Wagner posted on June 26, 2017, announcing that Zillow is threatening to sue if most of the site's posts aren't deleted. An appeal for help is included with a notice that the blog is going offline for "a while."

The bad legal news for the McMansion Hell came the same day as The Washington Post featured a well-produced video, giving the website and Wagner some major screen time. The video also includes the design details of why McMansions lend themselves to so many design criticisms. The discussion gives Wagner a chance to showcase her wit, like when she talks about the infamous "nubs" that are seen on the roof of many McMansions. "I've seen a lot of heinous nubs in my life," says Wagner. 

Update: Zillow will not pursue legal action against McMansion Hell, according to another article by Natt Garun.
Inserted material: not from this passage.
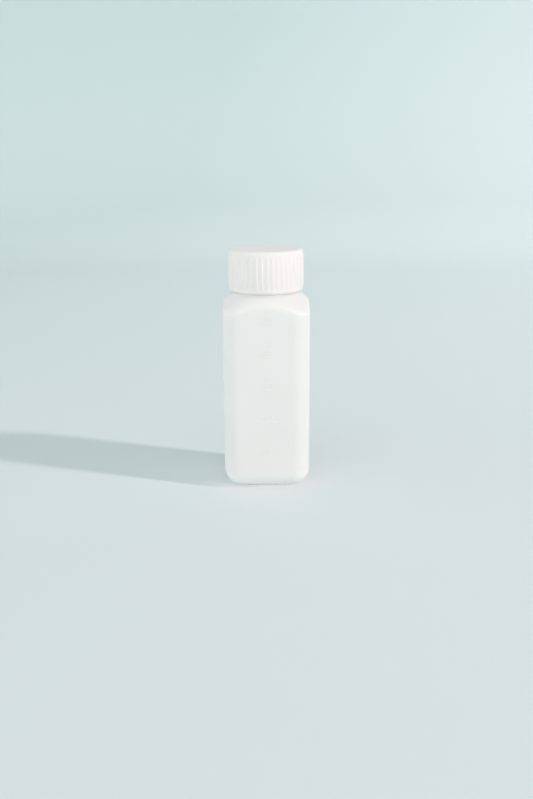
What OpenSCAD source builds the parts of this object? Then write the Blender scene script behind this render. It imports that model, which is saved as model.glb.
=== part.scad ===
// Square media bottle, 250 ml: a blow-moulded bottle, its screw cap and the cap's liner.
// Millimetres. +Z is up, the front wall faces -Y, and the origin is the middle of the base.

/* [Body] */
// Width of the square body, across its flat walls
body_w = 53; // [52:0.5:56]
// Radius of the four upright corners
corner_r = 10; // [8:0.5:12]
// Radius of the edge between the walls and the base
base_edge_r = 11.5; // [9:0.5:12]
// Thickness of the walls
wall = 1.4; // [1.2:0.1:1.8]
// Height at which the shoulder meets the neck
shoulder_h = 120.4; // [112:0.2:120.4]
// Steepness of the shoulder, in degrees from level
shoulder_slope = 35; // [28:1:40]
// How tightly the shoulder is blended into the flat walls
shoulder_blend = 20; // [10:1:24]
// How far the parting line stands out along both side walls
seam_h = 0.1; // [0.05:0.05:0.2]

/* [Base] */
// Half width of the flat ring that the bottle stands on, at its inner edge
ring_inner = 12; // [10:0.5:13]
// Depth of the hollow inside the standing ring
push_up = 2.4; // [1:0.2:3]
// Length of the pinch line that the mould leaves under the base
pinch_len = 16; // [10:1:16]

/* [Graduations] */
// Volume between two graduations, in millilitres
grad_volume = 50; // [50]
// Number of graduations
grad_count = 5; // [1:1:5]
// Height that the base and its rounded edge take from the volume
grad_zero = 3.4; // [2:0.1:5]
// How far a graduation stands out of the wall
grad_proud = 0.25; // [0.15:0.05:0.4]

/* [Neck] */
// Outer radius of the neck, between the turns of its thread
neck_r = 19.1; // [18.6:0.1:19.3]
// Radius of the mouth
mouth_r = 17.4; // [16.8:0.1:17.5]
// Gap between the bead round the neck's foot and the mouth of the cap
bead_gap = 0.4; // [0.3:0.1:0.6]
// Height of the bead above the shoulder
bead_h = 1.8; // [1.4:0.1:3]
// Height of the lip above the base
lip_h = 143.4; // [143:0.2:145]

/* [Thread] */
// Rise of the thread in one turn
pitch = 4.233; // [4.233]
// Turns of thread on the neck
neck_turns = 2; // [1.5:0.25:2.25]
// Turns of thread in the cap
cap_turns = 2; // [1.5:0.25:2.25]
// How far a thread stands out of its wall
thread_depth = 1.15; // [1:0.05:1.2]
// Height of a thread where it leaves its wall
thread_foot = 2.3; // [2:0.1:2.4]
// Height of a thread at its crest
thread_crest = 1.1; // [0.8:0.1:1.3]
// Gap between the neck and the cap
thread_gap = 0.35; // [0.3:0.05:0.4]

/* [Cap] */
// Radius of the cap, without its ribs
cap_r = 22.75; // [22.6:0.05:23.2]
// Height of the cap
cap_h = 25.9; // [25.4:0.1:26.3]
// Thickness of the top of the cap
cap_top = 1.9; // [1.6:0.1:2.2]
// Radius of the edge round the top
cap_edge_r = 2.2; // [1.5:0.1:2.4]
// Radius of the rounded lip at the bottom of the skirt
lip_round = 2.8; // [2.4:0.1:3.2]
// Number of grip ribs
rib_count = 45; // [36:1:48]
// Radius of one rib
rib_r = 1.05; // [0.9:0.05:1.1]
// How far a rib stands out of the skirt
rib_proud = 0.35; // [0.25:0.05:0.5]
// Height of the ribs above the bottom of the cap
rib_low = 3.6; // [3.2:0.1:5]
// Distance from the top of the cap down to the ribs
rib_top = 3.8; // [3:0.1:5]

/* [Liner] */
// Thickness of the foamed sealing disc
liner_t = 1.5; // [1.2:0.1:1.8]
// Gap between the disc and the wall of the cap
liner_gap = 0.4; // [0.3:0.1:0.6]

/* [Hidden] */

half_w = body_w / 2;
flat_points = 7;        // points along one flat wall, with the parting line counted as one
corner_steps = 8;       // facets of one upright corner
edge_steps = 6;         // rings of the rounded edge round the base
shoulder_steps = 14;    // rings of the shoulder
shoulder_from = shoulder_h - 18; // height at which it begins to draw in
foot_r = 20.5;          // radius at the top of the shoulder
hole_r = 18.2;          // hole in the body's top, hidden in the wall of the neck
ceiling_drop = 1.7;     // wall above the hollow, beside the neck
neck_foot = 0.9;        // how far the neck reaches down into the shoulder
neck_round = 0.5;       // rounding of the lip and the bead
seam_w = 0.4;           // half the width of the parting line
pinch_w = 0.8;
pinch_h = 0.5;          // how far the pinch line hangs below the hollow of the base
pinch_bury = 0.6;       // and how far it reaches into the wall
grad_t = 0.6;           // height of a graduation line
grad_long = 12;
grad_short = 7;
thread_steps = 48;      // facets in a turn of thread
thread_fade = 8;        // facets over which a thread runs out at each end
thread_bury = 0.5;      // how deep a thread's foot lies in its wall
thread_drop = 2.9;      // from the lip down to the top turn of the neck's thread

cap_top_z = lip_h + liner_t + cap_top;
cap_low_z = cap_top_z - cap_h;
bore_r = neck_r + thread_depth + thread_gap;
bead_r = bore_r - bead_gap;
skirt_mouth = bore_r + 0.5;      // inner edge of the skirt's lower end
rib_base = 0.3;                  // how deep a rib's root lies in the skirt
rib_ring = 1.2;                  // and the ring that carries the ribs

inner_area = pow(body_w - 2 * wall, 2) - (4 - PI) * pow(corner_r - wall, 2);
grad_step = grad_volume * 1000 / inner_area;

// Points along one flat from -w to w, with a ridge of height s in its middle
function flat(a, w, s) =
    let (n = flat_points + 1, half = [for (i = [1:n / 2 - 1]) w * (2 * i / n - 1)])
    concat([for (y = half) [a, y]],
        [[a, -seam_w], [a + s, 0], [a, seam_w]],
        [for (y = reversed(half)) [a, -y]]);

// Points of one side of a rounded square of half width a and corner radius r,
// from the middle of the corner before it: half a corner, the flat, half a corner
function side(a, r, s) = concat(
    [for (i = [0:corner_steps / 2]) let (t = -45 + 90 * i / corner_steps)
        [a - r + r * cos(t), -(a - r) + r * sin(t)]],
    flat(a, a - r, s),
    [for (i = [0:corner_steps / 2 - 1]) let (t = 90 * i / corner_steps)
        [a - r + r * cos(t), a - r + r * sin(t)]]);

function turned(p, t) = [p.x * cos(t) - p.y * sin(t), p.x * sin(t) + p.y * cos(t)];

// Rounded square with a parting line of height s on its two side walls
function rounded_square(a, r, s) =
    [for (k = [0:3]) for (p = side(a, r, k % 2 == 0 ? s : 0)) turned(p, 90 * k)];

// The smaller of two radii, blended where they are close
function blended(a, b) =
    let (m = min(a, b), n = shoulder_blend)
    m / pow(pow(m / a, n) + pow(m / b, n), 1 / n);

// A level ring of points: the square section, drawn in to radius limit where it is wider
function ring(z, a, r, limit = 1000, seam = 0) =
    [for (p = rounded_square(a, r, seam)) let (k = blended(norm(p), limit) / norm(p))
        [p.x * k, p.y * k, z]];

// Radius of the shoulder's cone at height z, with its wall set in by t
function cone_r(z, t) =
    foot_r + (shoulder_h - z) / tan(shoulder_slope) - t / sin(shoulder_slope);

// Rings from the standing ring up to the shoulder, for a skin set in by t
function base_rings(t, seam) =
    let (a = half_w - t, e = base_edge_r - t, c = corner_r - t)
    [for (i = [0:edge_steps]) let (s = 90 * i / edge_steps, d = e * (1 - sin(s)))
        ring(t + e * (1 - cos(s)), a - d, c - d / 2, seam = seam * i / edge_steps)];

function shoulder_rings(t, top, seam) =
    [for (i = [0:shoulder_steps]) let (f = i / shoulder_steps,
            z = shoulder_from + (top - shoulder_from) * (1 - pow(1 - f, 1.8)))
        ring(z, half_w - t, corner_r - t, cone_r(z, t), seam)];

// The hollow under the base, from its middle out to the standing ring
function push_up_rings(t) =
    let (a = ring_inner - t)
    [for (f = [0.35, 0.7, 0.9]) ring(t + push_up * (1 - pow(f, 4)), a * f, a * f / 2)];

function reversed(list) = [for (i = [len(list) - 1:-1:0]) list[i]];

// Closed skin through rings of equal length, with a point at each end
module skin(first, rings, last) {
    n = len(rings[0]);
    points = concat([first], [for (r = rings) each r], [last]);
    end = len(points) - 1;
    polyhedron(points, concat(
        [for (j = [0:n - 1]) [0, 1 + j, 1 + (j + 1) % n]],
        [for (i = [0:len(rings) - 2]) for (j = [0:n - 1])
            let (a = 1 + i * n + j, b = 1 + i * n + (j + 1) % n)
            each [[a, a + n, b], [b, a + n, b + n]]],
        [for (j = [0:n - 1]) [end, end - n + (j + 1) % n, end - n + j]]));
}

// A screw thread's ridge from height z, rising anticlockwise, with its foot at radius foot
// and its crest at radius crest; it runs out into its wall at both ends
module thread(foot, crest, z, turns) {
    n = turns * thread_steps;
    bury = crest > foot ? -thread_bury : thread_bury;
    faded = foot + bury / 5;
    sections = [for (i = [0:n])
        let (t = 360 * i / thread_steps, h = z + pitch * i / thread_steps,
            f = min(1, i / thread_fade, (n - i) / thread_fade), r = faded + (crest - faded) * f)
        [for (p = [[foot + bury, -thread_foot / 2], [r, -thread_crest / 2],
                   [r, thread_crest / 2], [foot + bury, thread_foot / 2]])
            [p[0] * cos(t), p[0] * sin(t), h + p[1]]]];
    points = [for (s = sections) each s];
    sides = [for (i = [0:n - 1]) for (j = [0:3])
        let (a = 4 * i + j, b = 4 * i + (j + 1) % 4)
        each (crest > foot ? [[a, b, a + 4], [b, b + 4, a + 4]] : [[a, a + 4, b], [b, a + 4, b + 4]])];
    ends = crest > foot
        ? [[3, 2, 1, 0], [4 * n, 4 * n + 1, 4 * n + 2, 4 * n + 3]]
        : [[0, 1, 2, 3], [4 * n + 3, 4 * n + 2, 4 * n + 1, 4 * n]];
    polyhedron(points, concat(sides, ends));
}

// Body of the bottle: one skin, out over the base and shoulder and back inside
module body() {
    top = shoulder_h;
    ceiling = shoulder_h - ceiling_drop;
    outside = concat(
        push_up_rings(0),
        [ring(0, ring_inner, ring_inner / 2)],
        base_rings(0, seam_h),
        shoulder_rings(0, top, seam_h));
    inside = concat(
        push_up_rings(wall),
        base_rings(wall, 0),
        shoulder_rings(wall, ceiling, 0));
    hole = [ring(top, half_w, corner_r, hole_r), ring(ceiling, half_w, corner_r, hole_r)];
    skin([0, 0, push_up], concat(outside, hole, reversed(inside)), [0, 0, push_up + wall]);
}

// Half section of a tube from r1 to r2 and z1 to z2, with its upper edges rounded
module tube_section(r1, r2, z1, z2) {
    translate([r1, z1])
        square([r2 - r1, z2 - z1 - neck_round]);
    translate([r1 + neck_round, z1])
        square([r2 - r1 - 2 * neck_round, z2 - z1]);
    for (r = [r1 + neck_round, r2 - neck_round])
        translate([r, z2 - neck_round])
            circle(neck_round, $fn = 40);
}

// Neck: a plain tube with a rounded lip, and a bead round its foot that fills the cap's mouth
module neck() {
    low = shoulder_h - neck_foot;
    rotate_extrude($fn = 120) {
        tube_section(mouth_r, neck_r, low, lip_h);
        tube_section(mouth_r + neck_round, bead_r, low, shoulder_h + bead_h);
    }
}

module graduations() {
    for (i = [1:grad_count])
        let (w = i % 2 == 0 ? grad_long : grad_short)
            translate([-w / 2, -half_w - grad_proud, grad_zero + i * grad_step - grad_t / 2])
                cube([w, grad_proud + wall / 2, grad_t]);
}

// Ridge left where the mould pinched the tube shut, in the hollow of the base
module pinch_line() {
    translate([-pinch_len / 2, -pinch_w / 2, push_up - pinch_h])
        cube([pinch_len, pinch_w, pinch_h + pinch_bury]);
}

module bottle() {
    color([0.9, 0.91, 0.9]) {
        body();
        neck();
        thread(neck_r, neck_r + thread_depth, lip_h - thread_drop - neck_turns * pitch, neck_turns);
        graduations();
        pinch_line();
    }
}

// Half section of the cap without ribs and thread
module cap_section() {
    lip_in = cap_r - lip_round;
    lip_rise = sqrt(pow(lip_round, 2) - pow(skirt_mouth - lip_in, 2));
    difference() {
        union() {
            translate([0, cap_low_z + lip_rise])
                square([cap_r, cap_h - lip_rise - cap_edge_r]);
            translate([0, cap_top_z - cap_edge_r])
                square([cap_r - cap_edge_r, cap_edge_r]);
            translate([cap_r - cap_edge_r, cap_top_z - cap_edge_r])
                circle(cap_edge_r, $fn = 64);
            intersection() {
                translate([lip_in, cap_low_z + lip_rise])
                    circle(lip_round, $fn = 64);
                translate([0, cap_low_z])
                    square([cap_r, lip_round]);
            }
        }
        translate([0, cap_low_z - 1])
            square([bore_r, cap_h - cap_top + 1]);
        translate([bore_r, cap_low_z])
            circle(skirt_mouth - bore_r, $fn = 4);
    }
}

// Grip ribs: a fluted ring round the skirt
module ribs() {
    translate([0, 0, cap_low_z + rib_low])
        linear_extrude(cap_h - rib_low - rib_top)
            difference() {
                union() {
                    circle(cap_r - rib_base, $fn = 180);
                    for (i = [0:rib_count - 1])
                        rotate(360 * i / rib_count)
                            translate([cap_r + rib_proud - rib_r, 0])
                                circle(rib_r, $fn = 32);
                }
                circle(cap_r - rib_ring, $fn = 180);
            }
}

module cap() {
    color([0.93, 0.92, 0.89]) {
        rotate_extrude($fn = 180)
            cap_section();
        ribs();
        thread(bore_r, bore_r - thread_depth,
            lip_h - thread_drop - neck_turns * pitch + pitch / 2, cap_turns);
    }
}

module liner() {
    color([0.96, 0.96, 0.95])
        translate([0, 0, lip_h])
            cylinder(h = liner_t, r = bore_r - liner_gap, $fn = 120);
}

bottle();
cap();
liner();
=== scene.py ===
import bpy
import bmesh
import math
from mathutils import Matrix, Vector


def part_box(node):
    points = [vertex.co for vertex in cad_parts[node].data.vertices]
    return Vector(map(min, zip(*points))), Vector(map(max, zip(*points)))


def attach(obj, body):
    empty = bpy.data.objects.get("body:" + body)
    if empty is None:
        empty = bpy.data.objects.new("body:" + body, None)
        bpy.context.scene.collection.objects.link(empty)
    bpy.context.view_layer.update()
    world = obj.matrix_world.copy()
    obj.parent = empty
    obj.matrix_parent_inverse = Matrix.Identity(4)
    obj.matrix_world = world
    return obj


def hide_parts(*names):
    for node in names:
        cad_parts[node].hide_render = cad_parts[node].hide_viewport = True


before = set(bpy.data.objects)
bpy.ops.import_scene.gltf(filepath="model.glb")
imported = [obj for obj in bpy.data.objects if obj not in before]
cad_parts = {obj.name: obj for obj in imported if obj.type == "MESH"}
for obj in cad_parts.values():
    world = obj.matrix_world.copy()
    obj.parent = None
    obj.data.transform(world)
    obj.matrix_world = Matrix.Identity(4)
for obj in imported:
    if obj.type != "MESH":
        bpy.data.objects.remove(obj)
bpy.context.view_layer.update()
scene = bpy.context.scene
mm = 0.001
print("frame loaded")


camera = {
    "aside": 0.0007,      # to the right of the bottle's axis
    "distance": 0.5453,   # from the bottle's axis, along the floor
    "height": 0.2029,
    "lookDown": 15.55,    # degrees
    "roll": 0.31,
    "lens": 40.0,
}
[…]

Zillow also released the following statement via email:

We have decided not to pursue any legal action against Kate Wagner and McMansion Hell. We’ve had a lot of conversations about this, including with attorneys from the EFF, whose advocacy and work we respect. EFF has stated that McMansion Hell won’t use photos from Zillow moving forward.

It was never our intent for McMansion Hell to shut down, or for this to appear as an attack on Kate’s freedom of expression. We acted out of an abundance of caution to protect our partners – the agents and brokers who entrust us to display photos of their clients’ homes.